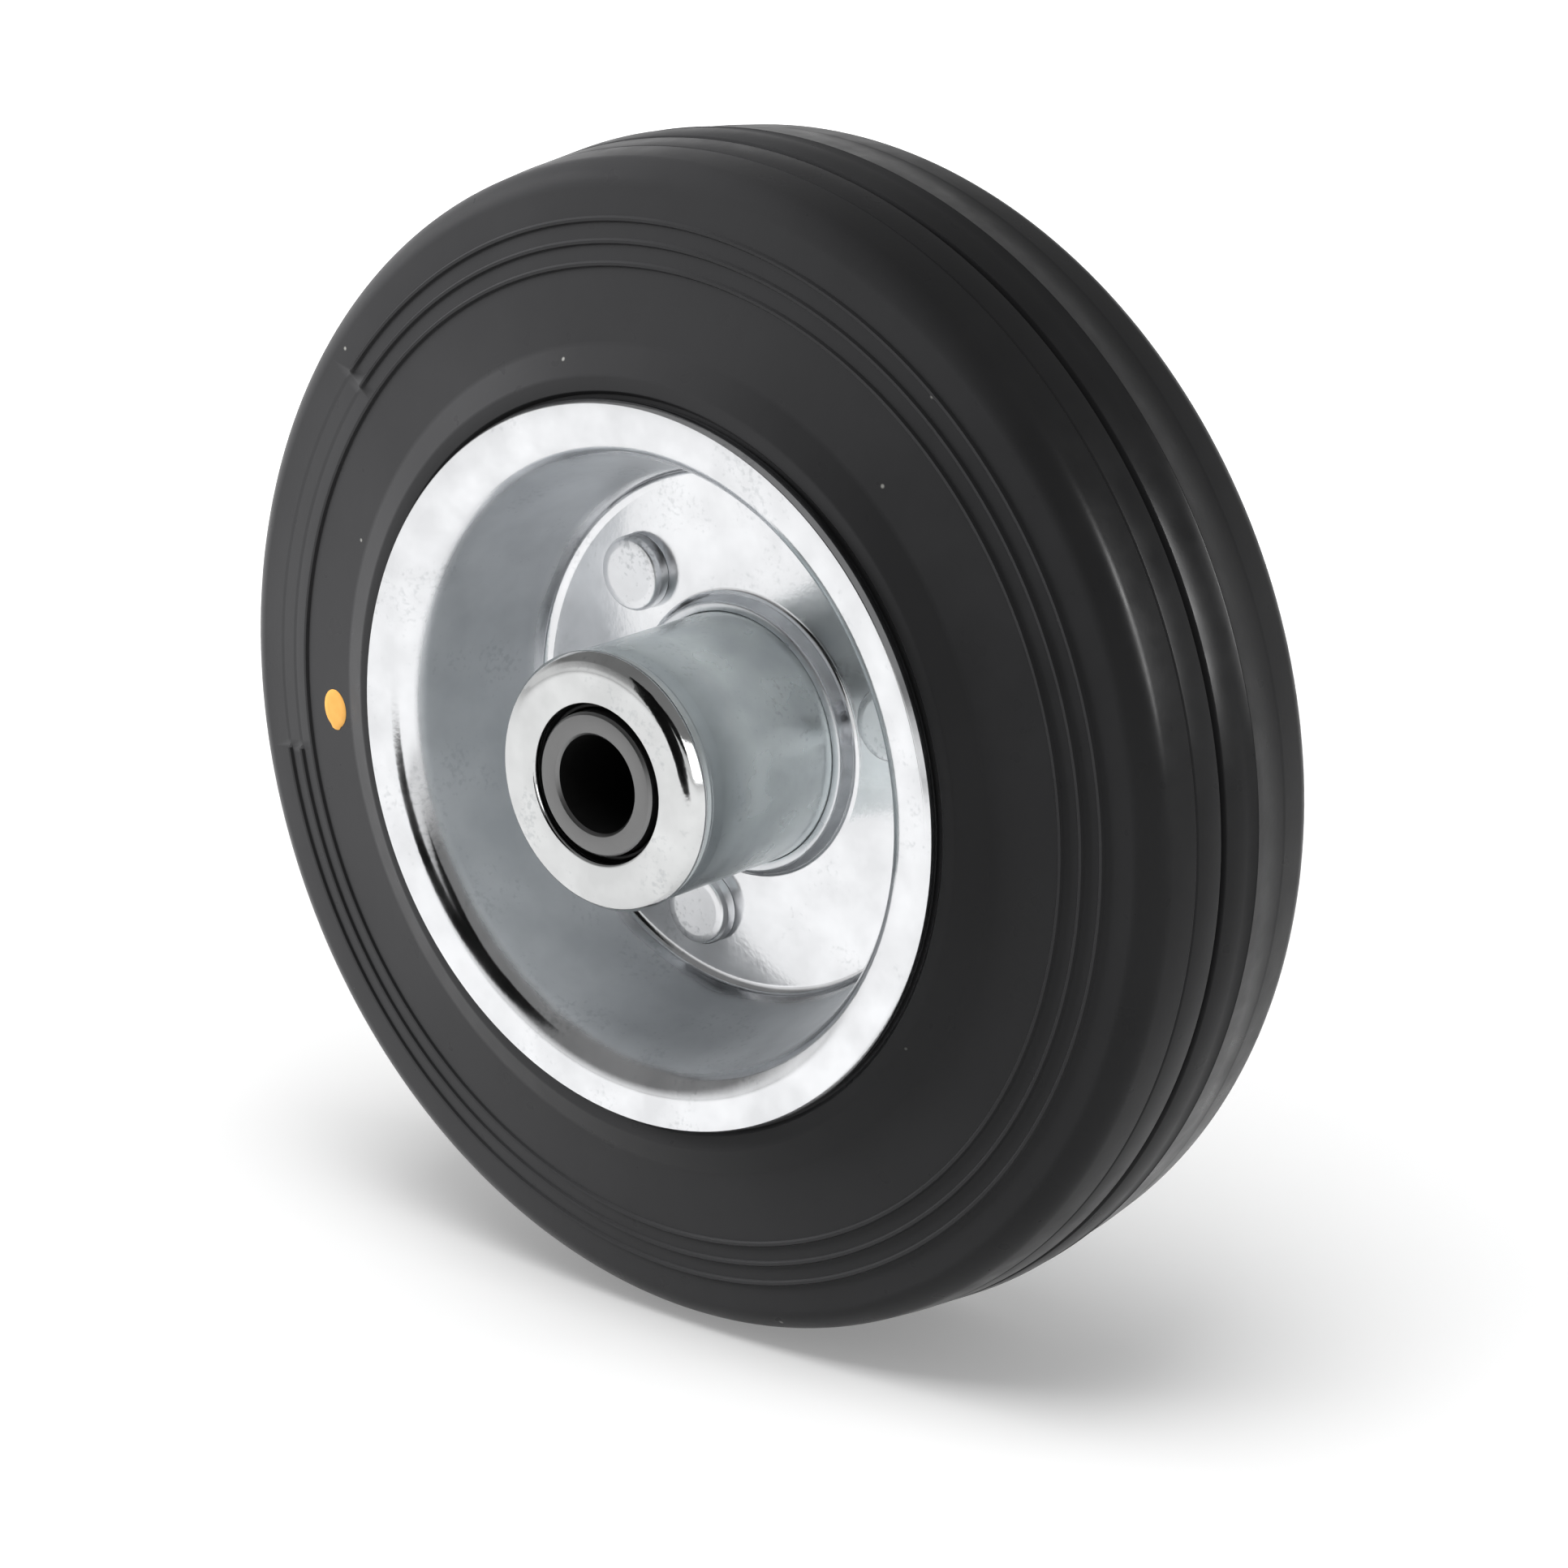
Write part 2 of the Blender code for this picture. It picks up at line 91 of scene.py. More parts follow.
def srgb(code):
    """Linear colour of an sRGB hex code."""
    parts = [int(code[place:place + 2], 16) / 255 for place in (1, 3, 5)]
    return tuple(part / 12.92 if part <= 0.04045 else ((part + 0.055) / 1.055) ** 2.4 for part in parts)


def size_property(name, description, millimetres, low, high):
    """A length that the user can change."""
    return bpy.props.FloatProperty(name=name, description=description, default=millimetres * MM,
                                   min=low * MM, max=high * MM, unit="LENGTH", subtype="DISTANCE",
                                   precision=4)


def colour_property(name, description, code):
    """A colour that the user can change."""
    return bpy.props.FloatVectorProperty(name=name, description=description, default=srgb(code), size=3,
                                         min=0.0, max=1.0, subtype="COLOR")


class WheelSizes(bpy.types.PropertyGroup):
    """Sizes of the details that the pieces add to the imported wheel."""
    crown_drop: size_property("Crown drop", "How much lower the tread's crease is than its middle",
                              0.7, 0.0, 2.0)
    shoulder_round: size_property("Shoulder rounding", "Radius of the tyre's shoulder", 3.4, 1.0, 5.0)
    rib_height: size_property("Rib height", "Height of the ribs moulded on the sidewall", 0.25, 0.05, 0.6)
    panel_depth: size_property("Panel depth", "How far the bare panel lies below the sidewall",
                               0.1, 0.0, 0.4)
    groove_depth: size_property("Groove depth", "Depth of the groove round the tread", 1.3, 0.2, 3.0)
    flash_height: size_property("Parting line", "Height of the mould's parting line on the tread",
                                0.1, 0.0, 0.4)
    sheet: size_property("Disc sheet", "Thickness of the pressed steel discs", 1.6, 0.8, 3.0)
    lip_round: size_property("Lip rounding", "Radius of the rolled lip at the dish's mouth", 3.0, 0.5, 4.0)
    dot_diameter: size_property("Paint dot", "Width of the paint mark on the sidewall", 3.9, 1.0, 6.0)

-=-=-

#### BRIEF
Restate the data above word for word.

#### RESULT FOR THIS TASK
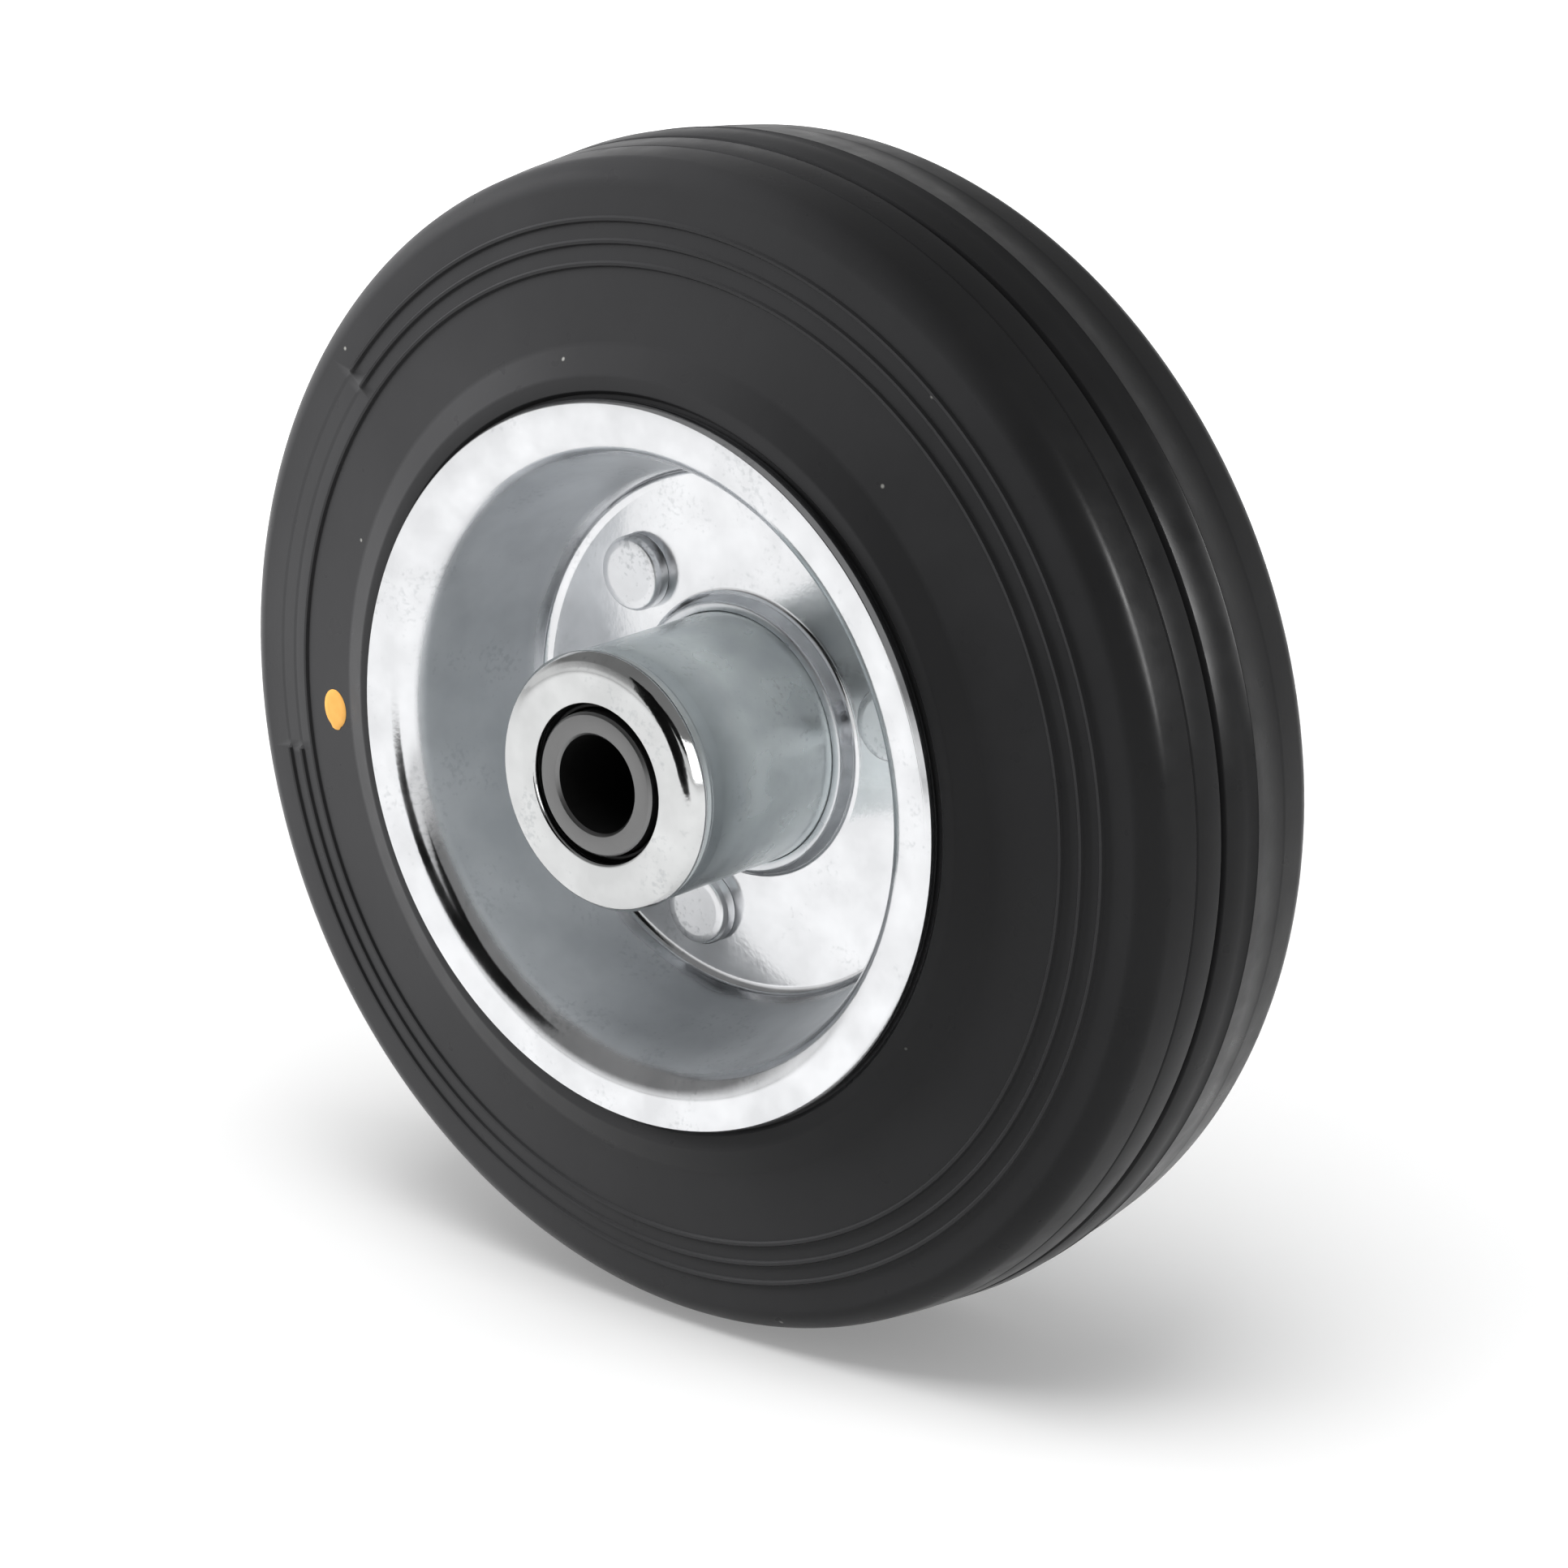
Write part 2 of the Blender code for this picture. It picks up at line 91 of scene.py. More parts follow.
def srgb(code):
    """Linear colour of an sRGB hex code."""
    parts = [int(code[place:place + 2], 16) / 255 for place in (1, 3, 5)]
    return tuple(part / 12.92 if part <= 0.04045 else ((part + 0.055) / 1.055) ** 2.4 for part in parts)


def size_property(name, description, millimetres, low, high):
    """A length that the user can change."""
    return bpy.props.FloatProperty(name=name, description=description, default=millimetres * MM,
                                   min=low * MM, max=high * MM, unit="LENGTH", subtype="DISTANCE",
                                   precision=4)


def colour_property(name, description, code):
    """A colour that the user can change."""
    return bpy.props.FloatVectorProperty(name=name, description=description, default=srgb(code), size=3,
                                         min=0.0, max=1.0, subtype="COLOR")


class WheelSizes(bpy.types.PropertyGroup):
    """Sizes of the details that the pieces add to the imported wheel."""
    crown_drop: size_property("Crown drop", "How much lower the tread's crease is than its middle",
                              0.7, 0.0, 2.0)
    shoulder_round: size_property("Shoulder rounding", "Radius of the tyre's shoulder", 3.4, 1.0, 5.0)
    rib_height: size_property("Rib height", "Height of the ribs moulded on the sidewall", 0.25, 0.05, 0.6)
    panel_depth: size_property("Panel depth", "How far the bare panel lies below the sidewall",
                               0.1, 0.0, 0.4)
    groove_depth: size_property("Groove depth", "Depth of the groove round the tread", 1.3, 0.2, 3.0)
    flash_height: size_property("Parting line", "Height of the mould's parting line on the tread",
                                0.1, 0.0, 0.4)
    sheet: size_property("Disc sheet", "Thickness of the pressed steel discs", 1.6, 0.8, 3.0)
    lip_round: size_property("Lip rounding", "Radius of the rolled lip at the dish's mouth", 3.0, 0.5, 4.0)
    dot_diameter: size_property("Paint dot", "Width of the paint mark on the sidewall", 3.9, 1.0, 6.0)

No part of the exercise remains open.